- _WHAT YOU HAVE TO DO_: Show only lines that include "FreeCAD".
++++ DATASET ENTRIES ++++
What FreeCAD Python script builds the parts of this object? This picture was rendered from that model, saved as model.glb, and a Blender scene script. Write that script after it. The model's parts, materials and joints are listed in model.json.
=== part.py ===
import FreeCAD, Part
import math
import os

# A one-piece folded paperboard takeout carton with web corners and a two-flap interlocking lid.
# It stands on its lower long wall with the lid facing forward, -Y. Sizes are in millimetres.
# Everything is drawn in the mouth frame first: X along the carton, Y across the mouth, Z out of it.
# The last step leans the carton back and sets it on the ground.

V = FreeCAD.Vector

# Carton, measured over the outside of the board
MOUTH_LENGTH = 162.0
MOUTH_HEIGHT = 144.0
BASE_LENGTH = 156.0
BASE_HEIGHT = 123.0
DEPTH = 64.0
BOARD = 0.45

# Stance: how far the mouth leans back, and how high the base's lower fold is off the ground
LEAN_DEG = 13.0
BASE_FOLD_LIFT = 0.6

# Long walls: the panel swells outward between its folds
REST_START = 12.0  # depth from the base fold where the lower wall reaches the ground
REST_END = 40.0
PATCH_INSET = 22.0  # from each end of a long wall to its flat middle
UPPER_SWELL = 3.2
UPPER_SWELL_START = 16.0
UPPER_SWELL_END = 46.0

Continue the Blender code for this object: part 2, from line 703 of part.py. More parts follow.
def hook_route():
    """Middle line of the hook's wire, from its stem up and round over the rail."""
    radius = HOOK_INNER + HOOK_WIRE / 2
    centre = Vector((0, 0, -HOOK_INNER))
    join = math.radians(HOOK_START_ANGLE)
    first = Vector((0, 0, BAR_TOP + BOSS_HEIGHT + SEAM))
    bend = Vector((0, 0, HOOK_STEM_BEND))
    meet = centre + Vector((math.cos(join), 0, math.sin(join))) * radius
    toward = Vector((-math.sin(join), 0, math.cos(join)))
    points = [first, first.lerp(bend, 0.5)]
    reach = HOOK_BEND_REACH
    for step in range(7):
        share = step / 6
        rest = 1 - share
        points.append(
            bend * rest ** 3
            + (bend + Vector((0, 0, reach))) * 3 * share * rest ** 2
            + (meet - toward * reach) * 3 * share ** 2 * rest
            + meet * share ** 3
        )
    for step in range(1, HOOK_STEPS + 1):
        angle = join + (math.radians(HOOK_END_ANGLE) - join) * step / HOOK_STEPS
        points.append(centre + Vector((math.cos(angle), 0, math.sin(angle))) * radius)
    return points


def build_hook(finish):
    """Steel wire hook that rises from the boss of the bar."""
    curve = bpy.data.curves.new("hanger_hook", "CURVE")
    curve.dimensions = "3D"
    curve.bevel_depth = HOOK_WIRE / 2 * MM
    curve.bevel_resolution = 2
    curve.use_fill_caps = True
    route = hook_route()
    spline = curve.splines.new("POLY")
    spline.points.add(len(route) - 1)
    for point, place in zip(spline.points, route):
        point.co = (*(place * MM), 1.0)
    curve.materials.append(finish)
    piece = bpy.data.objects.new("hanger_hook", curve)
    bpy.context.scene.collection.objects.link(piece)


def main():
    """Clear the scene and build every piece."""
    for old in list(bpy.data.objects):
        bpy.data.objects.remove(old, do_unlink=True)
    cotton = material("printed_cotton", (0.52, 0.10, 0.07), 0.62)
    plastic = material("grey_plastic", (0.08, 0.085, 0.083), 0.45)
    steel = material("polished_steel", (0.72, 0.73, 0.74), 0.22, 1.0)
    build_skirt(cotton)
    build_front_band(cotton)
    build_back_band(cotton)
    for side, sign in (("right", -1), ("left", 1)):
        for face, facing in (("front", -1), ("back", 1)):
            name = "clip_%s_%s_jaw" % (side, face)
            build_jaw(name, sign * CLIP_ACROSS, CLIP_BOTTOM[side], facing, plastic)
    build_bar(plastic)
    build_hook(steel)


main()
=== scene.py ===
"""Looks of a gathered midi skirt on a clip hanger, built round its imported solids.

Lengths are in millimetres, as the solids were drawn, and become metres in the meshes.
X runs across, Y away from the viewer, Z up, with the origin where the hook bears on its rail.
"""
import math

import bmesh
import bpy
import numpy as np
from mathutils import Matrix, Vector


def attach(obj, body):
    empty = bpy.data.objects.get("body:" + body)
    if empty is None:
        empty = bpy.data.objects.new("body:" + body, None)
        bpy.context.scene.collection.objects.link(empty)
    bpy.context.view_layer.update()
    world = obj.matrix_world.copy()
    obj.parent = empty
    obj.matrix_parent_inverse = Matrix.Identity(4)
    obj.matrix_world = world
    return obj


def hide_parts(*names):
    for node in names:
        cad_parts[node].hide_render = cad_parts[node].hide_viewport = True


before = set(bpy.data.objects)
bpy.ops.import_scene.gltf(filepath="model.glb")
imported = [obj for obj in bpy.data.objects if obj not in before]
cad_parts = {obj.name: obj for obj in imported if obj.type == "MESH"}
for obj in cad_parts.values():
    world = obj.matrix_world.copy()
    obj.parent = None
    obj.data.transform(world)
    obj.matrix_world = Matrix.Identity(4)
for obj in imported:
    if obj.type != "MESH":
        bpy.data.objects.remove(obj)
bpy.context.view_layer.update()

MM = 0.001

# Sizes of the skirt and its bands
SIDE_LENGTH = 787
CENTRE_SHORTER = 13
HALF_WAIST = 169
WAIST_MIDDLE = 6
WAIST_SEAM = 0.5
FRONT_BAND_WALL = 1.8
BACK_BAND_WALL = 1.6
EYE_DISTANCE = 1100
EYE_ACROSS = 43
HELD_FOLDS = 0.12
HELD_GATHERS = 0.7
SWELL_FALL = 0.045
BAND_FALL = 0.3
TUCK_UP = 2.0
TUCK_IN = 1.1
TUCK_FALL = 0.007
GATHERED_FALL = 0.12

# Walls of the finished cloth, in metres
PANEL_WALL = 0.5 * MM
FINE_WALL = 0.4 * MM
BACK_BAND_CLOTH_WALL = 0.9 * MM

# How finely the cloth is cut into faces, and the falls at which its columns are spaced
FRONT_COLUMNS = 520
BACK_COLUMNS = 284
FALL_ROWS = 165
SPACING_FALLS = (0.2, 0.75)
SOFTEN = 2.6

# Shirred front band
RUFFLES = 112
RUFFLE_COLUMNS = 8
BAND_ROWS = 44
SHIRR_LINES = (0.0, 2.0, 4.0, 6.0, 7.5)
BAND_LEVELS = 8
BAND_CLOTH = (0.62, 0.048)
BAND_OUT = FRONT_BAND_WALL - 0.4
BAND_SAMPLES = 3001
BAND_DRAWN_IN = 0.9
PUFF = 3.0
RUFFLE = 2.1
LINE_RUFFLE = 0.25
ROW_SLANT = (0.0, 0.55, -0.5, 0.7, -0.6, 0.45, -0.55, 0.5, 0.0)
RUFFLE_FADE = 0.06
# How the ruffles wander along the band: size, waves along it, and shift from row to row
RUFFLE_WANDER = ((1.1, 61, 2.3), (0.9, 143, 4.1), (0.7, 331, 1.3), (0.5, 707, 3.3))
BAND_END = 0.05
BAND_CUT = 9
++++
++++ DATASET ENTRIES ++++
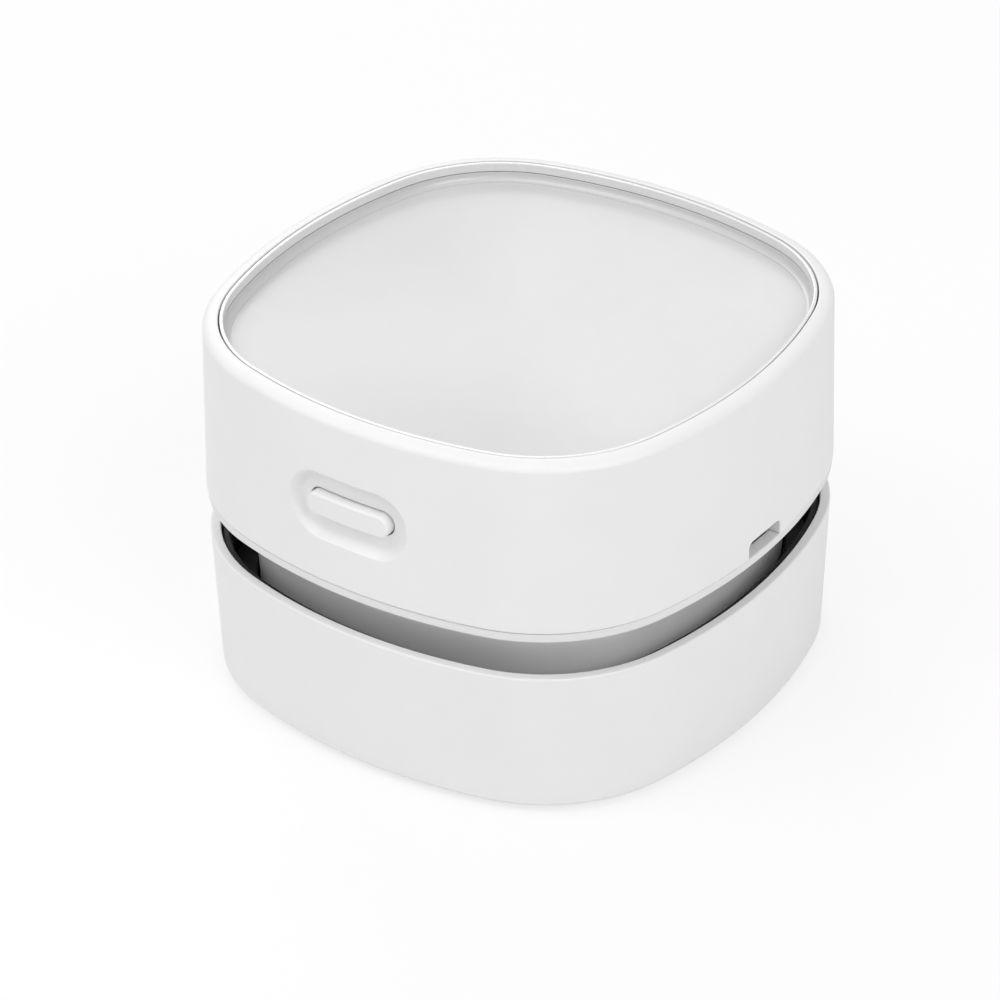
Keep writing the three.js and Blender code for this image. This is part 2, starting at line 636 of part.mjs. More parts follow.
++++
- _RESULT OF THIS TASK_:
What FreeCAD Python script builds the parts of this object? This picture was rendered from that model, saved as model.glb, and a Blender scene script. Write that script after it. The model's parts, materials and joints are listed in model.json.
import FreeCAD, Part
V = FreeCAD.Vector